Glossary Terms
Terms that are used on the Manufacturing Automation website
WACK
Wait before transmitting positive ACKnowledgment. In binary synchronous communications, this DLE sequence is sent by a receiving station to indicate that it is temporarily not ready to receive.
WAN
Wide-area network
Warehouse management systems
Software that integrates activities performed mechanically and by humans with an information system to effectively manage warehouse business processes and direct warehouse activities.
Watchdog timer
A timer that monitors a cyclical process and is cleared at the conclusion of each cycle. If the watchdog runs past its programmed time period, it will cause a fault.
Wavelength
The distance traveled by light (or other radiation) while completing one complete sine-wave cycle. It is expressed in nanometers (nm).

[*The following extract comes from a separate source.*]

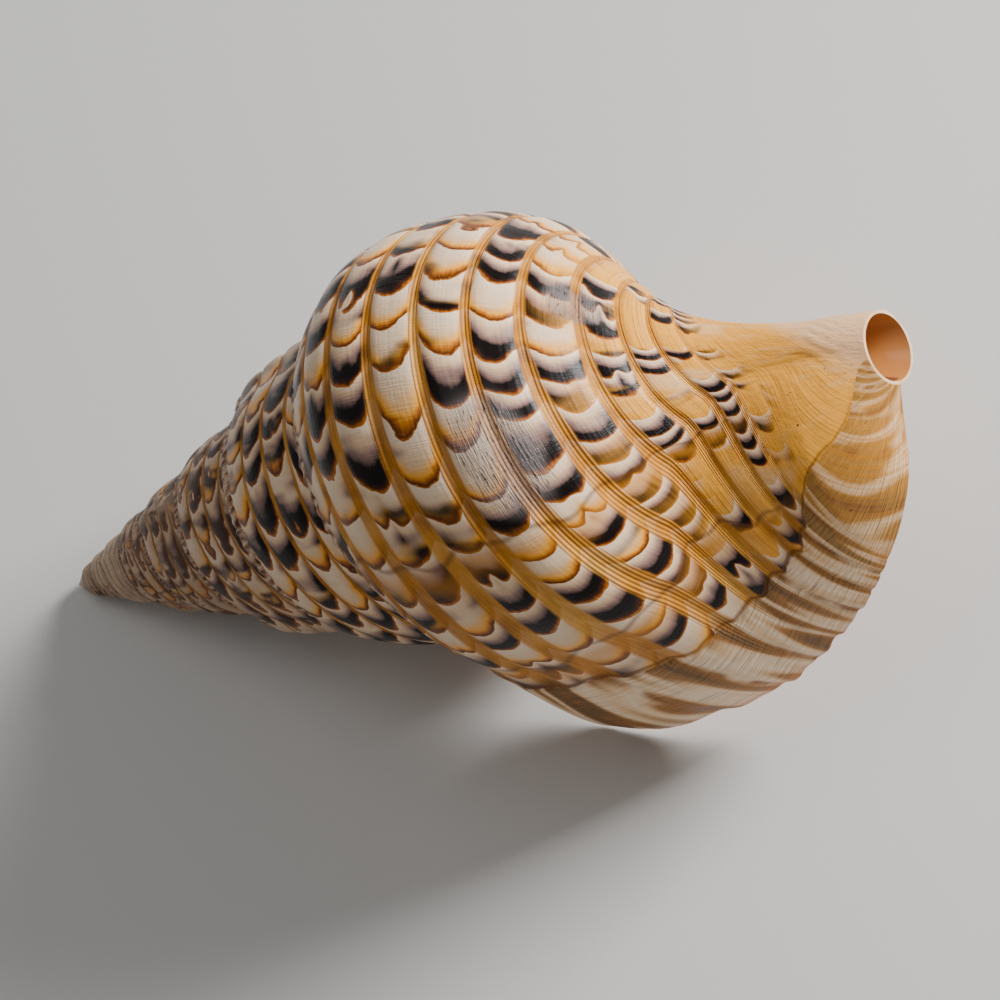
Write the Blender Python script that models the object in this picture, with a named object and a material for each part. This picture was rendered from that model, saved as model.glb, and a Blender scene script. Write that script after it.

Each color has a specific wavelength.
Weighted value
The numerical value assigned to any single bit as a function of its position in a word.
Window
A temporary, usually rectangular, bounded area on a CRT display that includes particular entities for entry, modification, or deletion.
Wireway
A trough, with hinged or removable covers; for housing and protecting electric wires and cables and in which conductors are laid in place after the wireway has been installed as a complete system. A wireway may be made of either sheet metal or of a flame-retardant nonmetallic material.
Word
A grouping or a number of bits in a sequence that is treated as a unit.
Word length
The number of bits in a word. In a programmable controller, unless stated otherwise, a word has 16 data bits.
Work
The magnitude of a force times the distance through which that force is applied. (work = force x distance)
Work area
A portion of the data table reserved for specific processor functions.
Workstation
1) A powerful stand-alone computer of the sort used in applications requiring considerable calculating or graphics capability. 2) A combination of input, output, and computing hardware that can be used for work by an individual. 3) A microcomputer or terminal connected to a network.
Wrap around
In a display, when data is moved in one direction through the display, or a cursor is moved though the data, as the data displayed or the cursor position reaches one extreme end, it jumps to the other extreme end so that the movement can continue.
Write
To load data into somewhere (memory, an output, another station).